Monday, November 23, 2020

Tennessee Johnson: A Review


In real life, President Andrew Johnson and President Donald Trump have much in common. Both were single-term Presidents. Both were seen as uncouth by the "elites" and "swamp" of their day. Both were impeached on flimsy but politically motivated charges by a Congress with a near-pathological hatred against them. Both had the misfortune to follow popular and beloved Presidents into office. Both were irascible, short-tempered men who could not control themselves and who did themselves more harm whenever they spoke (one of the eleven articles of impeachment against Johnson was about him making "inflammatory remarks" against Congress, which oddly was not included as a "high crime and misdemeanor" against Trump).

Perhaps history will be as kind to President Trump as the biopic Tennessee Johnson was to President Andrew Johnson. Historically inaccurate but well-crafted and acted, Tennessee Johnson may give the viewer a wrong impression of the 17th President but on the whole works as entertainment.

Runaway indentured tailor Andrew Johnson (Van Heflin) manages to escape to the safety of Tennessee, where the local community embraces his sewing skills and shelters him. He soon becomes not only an important member of the community but has found love and education through Eliza McCardle (Ruth Hussey). The local librarian and illiterate tailor soon fall in love and marry.

Johnson is a fierce man of the people, unimpressed with the powerful and holding the radical idea that all free (white) men should have the right to vote, not just property owners. His political career rises, culminating in being Vice President under Abraham Lincoln in a unity ticket. Johnson is not afraid to face off against his own people when it comes to secession, up to not following fellow Senator Jefferson Davis' lead in resigning to join the Confederacy.

However, Lincoln's assassination elevates the drunk Johnson to the Presidency, and he's made a powerful enemy in Senator Thaddeus Stevens (Lionel Barrymore). Their war reaches a culmination when Stevens manages to bring about impeachment proceedings against this upstart. Now Johnson has to fight for his Office while attempting to control his temper. Ultimately, he manages to barely hold on.

Tennessee Johnson is open about how while the film is a biopic, it is not without as it puts it "certain dramatic liberties". As such, the film gives us a very polished portrait of the cantankerous Johnson, barely hinting at how belligerent and drunk he could be. While Tennessee Johnson paints Johnson as a decent man who saw Eliza as his muse and comfort, it isn't a hagiography. 
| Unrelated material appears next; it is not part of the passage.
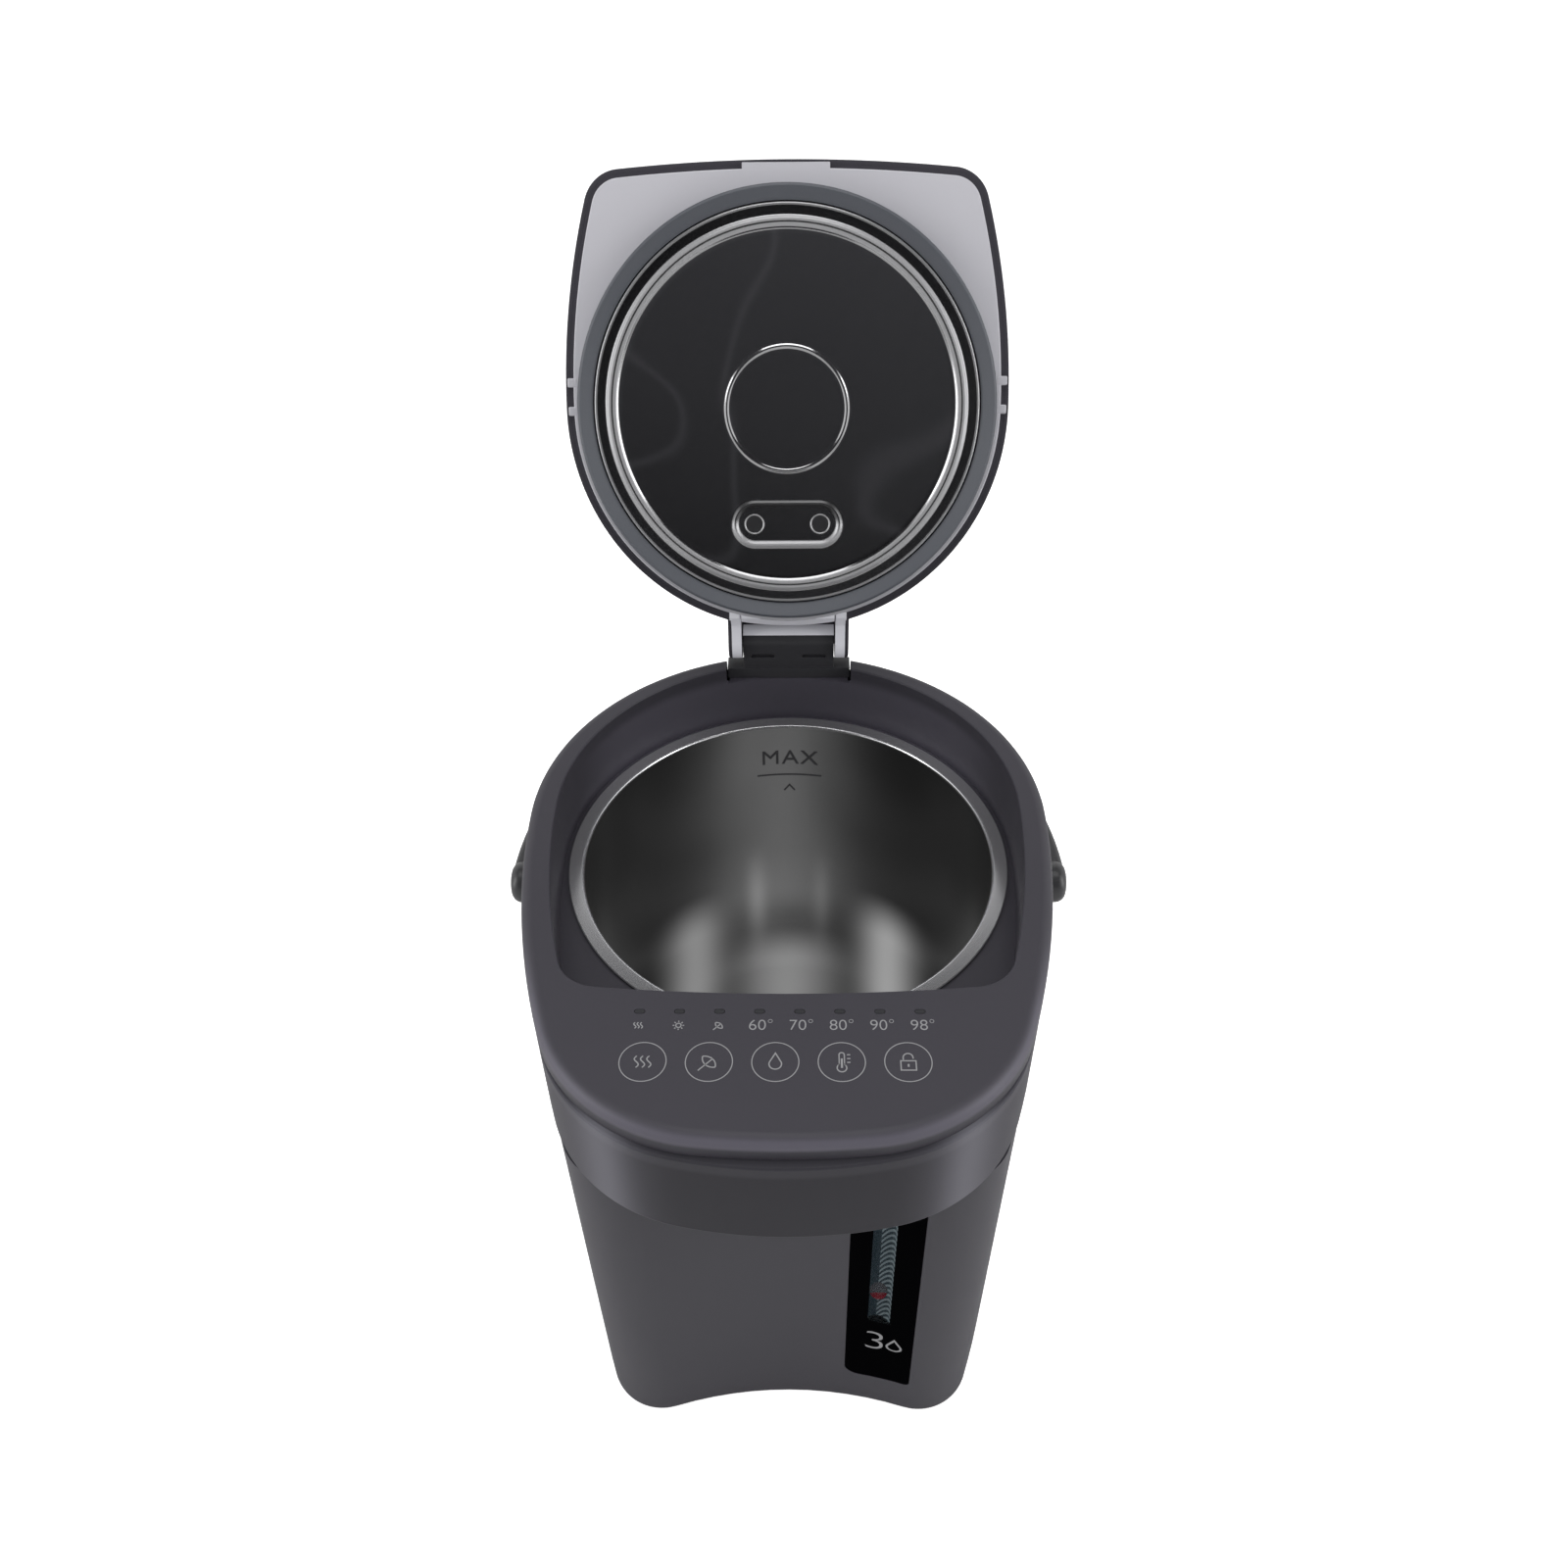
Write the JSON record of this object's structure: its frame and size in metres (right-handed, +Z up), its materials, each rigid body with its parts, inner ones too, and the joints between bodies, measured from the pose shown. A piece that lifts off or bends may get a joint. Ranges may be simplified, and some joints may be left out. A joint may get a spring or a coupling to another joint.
{
  "type": "electric thermo pot",
  "caption": "Electric thermo pot drawn with its lid open: tapered body with a hollow front under a spout head, steel inner pot, touch deck, level gauge, hinged lid and carrying bail.",
  "frame": {"origin": "on the plane the pot stands on, under the axis of the round inner pot", "axes": "+Z up, -Y to the front with the spout, +X to the right side with the gauge, seen from the front; the lid leans back towards +Y"},
  "size_m": [0.2422, 0.3536, 0.4558],
  "materials": {
    "casing": "matte slate grey, fine grain",
    "handle_grey": "satin slate grey",
    "dark_parts": "matte near black",
    "light_parts": "satin cool light grey",
    "seal_rubber": "satin blue grey",
    "pad_rubber": "matte black",
    "pot_steel": "satin",
    "plate_steel": "polished",
    "plain_steel": "plain",
    "cast_aluminium": "as cast",
    "band_brass": "dull",
    "ceramic_white": "gloss",
    "hose_silicone": "translucent",
    "pump_white": "gloss",
    "pump_black": "gloss",
    "gauge_black": "high gloss",
    "clear_plastic": "clear",
    "float_red": "gloss",
    "light_pipe": "smoked",
    "board_green": "solder mask",
    "cable_white": "matte",
    "foam": "open foam"
  },
  "bodies": {
    "body": {"outer_shell": "casing", "top_cover": "casing", "spout_head": "casing", "spout_nozzle": "dark_parts", "nozzle_seal": "seal_rubber", "bottom_cover": "dark_parts", "base_pads": "pad_rubber", "base_screws": "plain_steel", "inner_pot": "pot_steel", "pot_gasket": "seal_rubber", "heat_shield": "plain_steel", "heating_plate": "cast_aluminium", "warming_band": "band_brass", "thermostat": "dark_parts", "thermal_fuse": "ceramic_white", "temperature_sensor": "dark_parts", "outlet_hose": "hose_silicone", "pump_housing": "pump_white", "pump_motor": "plain_steel", "riser_hose": "hose_silicone", "gauge_tube": "clear_plastic", "gauge_panel": "gauge_black", "gauge_window": "clear_plastic", "spout_hose": "hose_silicone", "control_board": "board_green", "touch_springs": "plain_steel", "indicator_lights": "light_pipe", "power_board": "board_green", "board_components": "pump_black", "power_inlet": "dark_parts", "inlet_pins": "band_brass", "wiring_harness": "cable_white", "hinge_block": "dark_parts", "hinge_pin": "plain_steel", "hinge_screws": "plain_steel", "pivot_bosses": "casing", "pivot_nuts": "plain_steel"},
    "lid": {"lid_cover": "casing", "lid_panel": "light_parts", "lid_seal": "seal_rubber", "lid_plate": "plate_steel", "vent_bushes": "dark_parts", "steam_duct": "pump_white", "steam_cap": "dark_parts", "lid_insulation": "foam", "lid_screws": "plain_steel"},
    "latch": {"lid_latch": "light_parts", "latch_spring": "plain_steel"},
    "handle": {"bail_handle": "handle_grey"},
    "float": {"level_float": "float_red"},
    "impeller": {"pump_impeller": "pump_black"}
  },
  "joints": [
    {"name": "lid_hinge", "type": "hinge", "parent": "body", "child": "lid", "pos_m": [0, 0.1045, 0.262], "axis": [1, 0, 0], "range_deg": [0, 116.4]},
    {"name": "latch_slide", "type": "slide", "parent": "lid", "child": "latch", "axis": [0, 0.4446, 0.8957], "range_m": [0, 0.0024]},
    {"name": "handle_swing", "type": "hinge", "parent": "body", "child": "handle", "pos_m": [0, -0.003, 0.209], "axis": [1, 0, 0], "range_deg": [0, 28]},
    {"name": "float_rise", "type": "slide", "parent": "body", "child": "float", "axis": [0, 0, 1], "range_m": [0, 0.092]},
    {"name": "impeller_spin", "type": "hinge", "parent": "body", "child": "impeller", "pos_m": [0, -0.045, 0.03], "axis": [0, 0, 1], "continuous": true}
  ]
}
The success of Tennessee Johnson is due in very large part to Van Heflin's performance. He makes Johnson a sense of honor and conviction but also a man of doubts and fears, one who is so intimidated by the idea of Lincoln that he appears clearly sloshed at his Vice Presidential swearing-in. The role allows Heflin to give an elegant and intense performance. He has what all actors want: a dramatic monologue when addressing the Senate trial (which did not happen in real life). At times, Heflin as Johnson seems to almost address the viewer directly.

In supporting roles, Hussey manages to transcend the surprisingly thin role of "supportive wife" into making the First Lady into a stronger figure, loving, supportive but not worshipful. Barrymore is excellent as the villainous Stevens, convinced of his own righteousness in taking down the "evil tyrant" Johnson. 

It's a credit to director William Dieterle that he not only drew out strong performances from his actors but for also sneaking in moments of romance and even suspense when a Senator falls ill and has to all but be dragged back into the chamber to vote. Dieterle ratches up the suspense as to whether Senator Huyler (William Farnum) will vote Guilty or Not Guilty. 

As a side note, "Huyler" is the name used for real-life Kansas Senator Edmund Ross, who cast the deciding vote to acquit and saved Johnson's removal from office. Why exactly Huyler voted as he did is not clear, though to be fair neither is Ross' rationale.

Tennessee Johnson can be seen as a product of its time, showing the need for the government to work together and the importance of "the common man". Again, this film may not be history but it tell an interesting story and is well-acted. At the most, perhaps a remake could be mounted or a film of Senator Ross, a Profile in Courage. On the whole, the film works well and makes for interesting if not accurate filmmaking.